## [Exercise description]
Set down the material exactly as given, please, from its first line through the line that includes "const stopOverhang = 0.2;".

## [Dataset excerpt]
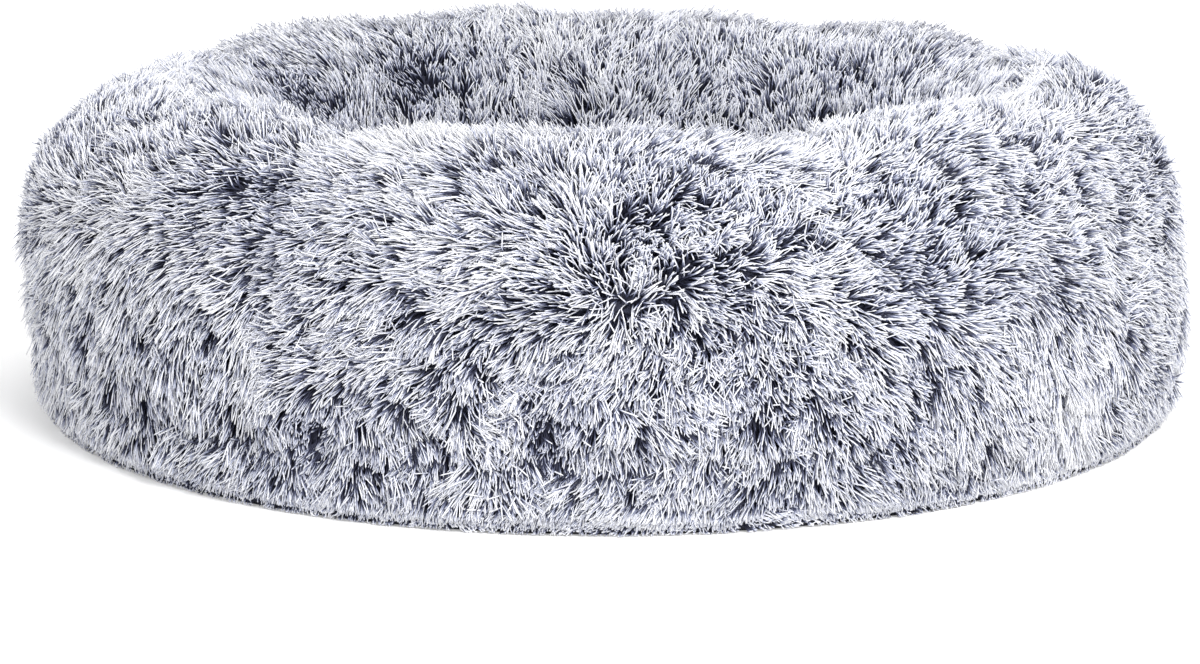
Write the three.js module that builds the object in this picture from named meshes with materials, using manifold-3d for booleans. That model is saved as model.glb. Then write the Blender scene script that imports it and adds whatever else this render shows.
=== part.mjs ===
// A round donut dog bed: a shaggy fur cover with a zipper in its lower rear edge, over a bolster
// pad and a cushion pad. Millimetres, +Z up, the origin on the floor at the middle of the base.
// Angles called "around" are degrees from the front (-Y), growing towards +X.

import * as THREE from 'three';
import { mergeVertices } from 'three/addons/utils/BufferGeometryUtils.js';
import Module from 'manifold-3d';

const wasm = await Module();
wasm.setup();

// Overall size, measured over the pile
const outerRadius = 381;
const bolsterWidth = 198;
const crestHeight = 218;
const widestHeight = 88;

// Cover
const coverThickness = 25;
const skirtClearance = 2;
const lumpDepth = 16;
const upperRoundness = 2.35;
const lowerRoundness = 6;
const padLowerRoundness = 4.6;

// Sleeping well
const cushionTuck = 7;
const cushionEdgeHeight = 68;
const cushionCrownRise = 24;
const padEdgeHeight = 44;
const padCrownRise = 26;
const crownPower = 2.4;

// Base
const baseInset = 20;
const basePanelThickness = 1.2;
const rimBandThickness = 2.4;
const rimBandTop = 14;

// Pads
const linerThickness = 1.2;
const padCornerRadius = 12;

// Zipper, along an arc under the pile at the lower rear edge
const zipperStartDegrees = 125;
const zipperEndDegrees = 240;
const grooveOverlapDegrees = 3;
const tapeThickness = 0.8;
const tapeWidth = 6.2;
const tapeEndLength = 8;
const coilThickness = 2.6;
const coilWidth = 1.8;
const coilParting = 1.6;
const stopLength = 2.4;
const stopThickness = 3;
const stopOverhang = 0.2;

// Slider and pull
const sliderLength = 11;
const sliderNoseWidth = 8.4;
const sliderTailWidth = 8;
const sliderCorner = 1.8;
const plateThickness = 1.4;
const runningGap = 0.4;
const flangeWidth = 1;
const postLength = 3;
const bailThickness = 1;
const bailWidth = 1.8;
const pullThickness = 1.2;
const pullEyeLength = 4;
const pullRailWidth = 1.2;
const pullLength = 25;
const pullWidth = 7;
const pullCorner = 2.4;
const pullHoleRadius = 1.5;
const pullHoleInset = 4.8;

// Care label
const labelDegrees = 246;
const labelWidth = 34;
const labelLength = 27;
const labelThickness = 0.8;

// Clearances
const seamGap = 0.3;
const overrun = 5;
const weld = 0.2;
const samePointDistance = 0.002;

// Turns in degrees, and the seams of the bolster's cover, from the front's left one on
const quarterTurn = 90;
const halfTurn = 180;
const fullTurn = 360;
const firstSeamDegrees = -33;
const panelPlaces = ['front', 'right', 'rear', 'left'];

// Facets
const roundSteps = 52;
const sectionSteps = 16;
const arcFacetDegrees = 3.2;
const smallArcSteps = 6;
const crownSteps = 4;
const cornerSteps = 3;

// Where the cover swells and dips: degrees around, degrees up the section from its widest point,
// share of the lump depth (below zero is a dip), and how far it spreads both ways in degrees
const lumpShares = [
  [-33, 55, -1, 7, 42],
  [-3, 62, -0.55, 6, 34],
  [21, 58, -0.8, 7, 38],
  [-62, 50, -0.6, 7, 26],
  [58, 45, -0.6, 8, 34],
  [88, 15, -0.35, 14, 34],
  [-84, 20, 0.45, 14, 18],
  [-94, 66, -0.55, 10, 20],
  [117, 60, -0.95, 8, 36],
  [152, 65, -1, 8, 38],
  [-178, 62, -0.6, 7, 36],
  [-150, 48, -0.6, 8, 36],
  [-114, 62, -0.9, 7, 36],
  [-18, 20, 0.35, 12, 34],
  [34, -35, 0.75, 13, 30],
  [52, -55, -0.5, 6, 18],
  [73, -30, 0.4, 9, 24],
  [-44, -50, -0.6, 9, 18],
  [-78, -40, -0.4, 14, 24],
  [-5, -30, -0.35, 7, 18],
  [-24, 150, -0.6, 8, 34],
  [16, 140, -0.5, 8, 34],
  [64, 150, -0.6, 8, 34],
  [100, 145, -0.5, 8, 34],
  [139, 150, -0.6, 8, 34],
  [176, 140, -0.5, 8, 34],
  [-140, 150, -0.6, 8, 34],
  [-104, 145, -0.5, 8, 34],
  [-66, 150, -0.5, 8, 34],
];

// Heights and radii that follow from the sizes above
const sectionHalfWidth = bolsterWidth / 2;
const crestRadius = outerRadius - sectionHalfWidth;
const cushionRadius = outerRadius - bolsterWidth + cushionTuck;
const baseRadius = outerRadius - baseInset;
const cutReach = outerRadius + lumpDepth + overrun;
const cutFloor = -crestHeight - overrun;
const upperHeight = crestHeight - widestHeight;
const padFloor = basePanelThickness + seamGap;
const padOuterInset = coverThickness + seamGap;
const padInnerInset = padOuterInset + linerThickness;
const fillInset = padInnerInset + seamGap;
const cushionPadRadius = outerRadius - bolsterWidth + padOuterInset - seamGap;
const zipperRadius = baseRadius - rimBandThickness / 2;
const lowerTapeFloor = rimBandTop + seamGap;
const lowerCoilFloor = lowerTapeFloor + tapeWidth + seamGap;
const zipperHeight = lowerCoilFloor + coilWidth + coilParting / 2;
const upperCoilFloor = zipperHeight + coilParting / 2;
const upperTapeFloor = upperCoilFloor + coilWidth + seamGap;
const hemHeight = upperTapeFloor + tapeWidth + seamGap;
const sliderHalfDegrees = degreesAlong(sliderLength / 2 + runningGap, zipperRadius);
const sliderAround = zipperEndDegrees - sliderHalfDegrees;

function radians(degrees) {
  return THREE.MathUtils.degToRad(degrees);
}

function degreesAlong(length, radius) {
  return THREE.MathUtils.radToDeg(length / radius);
}

function signedPower(value, power) {
  return Math.sign(value) * Math.abs(value) ** power;
}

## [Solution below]
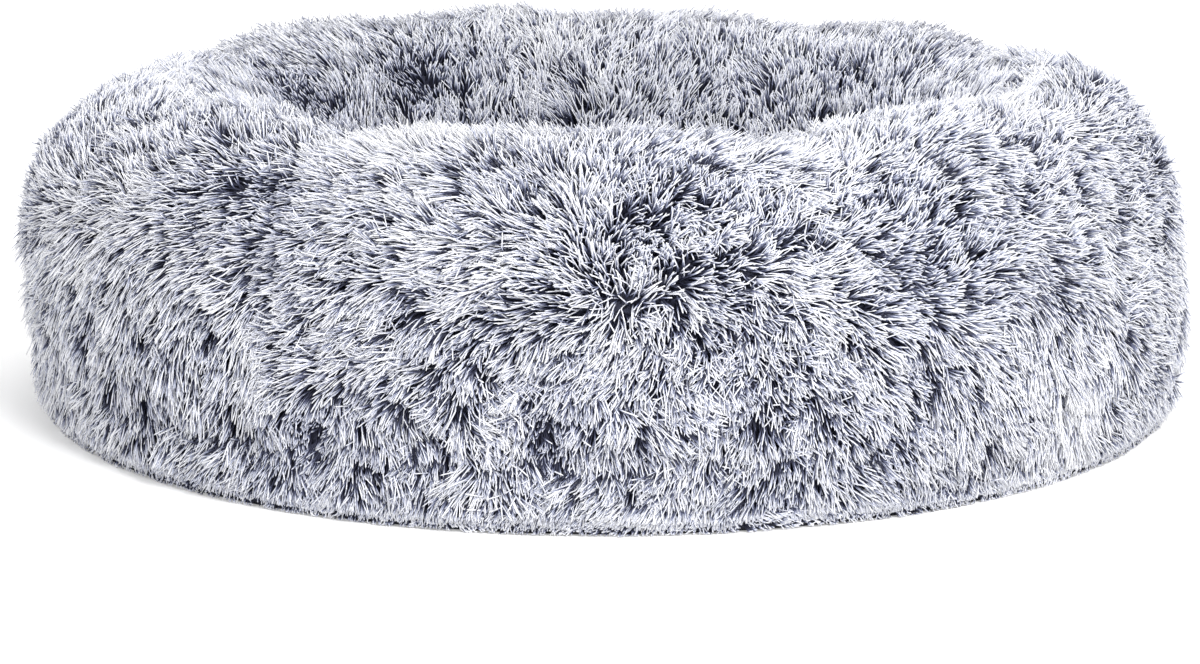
Write the three.js module that builds the object in this picture from named meshes with materials, using manifold-3d for booleans. That model is saved as model.glb. Then write the Blender scene script that imports it and adds whatever else this render shows.
=== part.mjs ===
// A round donut dog bed: a shaggy fur cover with a zipper in its lower rear edge, over a bolster
// pad and a cushion pad. Millimetres, +Z up, the origin on the floor at the middle of the base.
// Angles called "around" are degrees from the front (-Y), growing towards +X.

import * as THREE from 'three';
import { mergeVertices } from 'three/addons/utils/BufferGeometryUtils.js';
import Module from 'manifold-3d';

const wasm = await Module();
wasm.setup();

// Overall size, measured over the pile
const outerRadius = 381;
const bolsterWidth = 198;
const crestHeight = 218;
const widestHeight = 88;

// Cover
const coverThickness = 25;
const skirtClearance = 2;
const lumpDepth = 16;
const upperRoundness = 2.35;
const lowerRoundness = 6;
const padLowerRoundness = 4.6;

// Sleeping well
const cushionTuck = 7;
const cushionEdgeHeight = 68;
const cushionCrownRise = 24;
const padEdgeHeight = 44;
const padCrownRise = 26;
const crownPower = 2.4;

// Base
const baseInset = 20;
const basePanelThickness = 1.2;
const rimBandThickness = 2.4;
const rimBandTop = 14;

// Pads
const linerThickness = 1.2;
const padCornerRadius = 12;

// Zipper, along an arc under the pile at the lower rear edge
const zipperStartDegrees = 125;
const zipperEndDegrees = 240;
const grooveOverlapDegrees = 3;
const tapeThickness = 0.8;
const tapeWidth = 6.2;
const tapeEndLength = 8;
const coilThickness = 2.6;
const coilWidth = 1.8;
const coilParting = 1.6;
const stopLength = 2.4;
const stopThickness = 3;
const stopOverhang = 0.2;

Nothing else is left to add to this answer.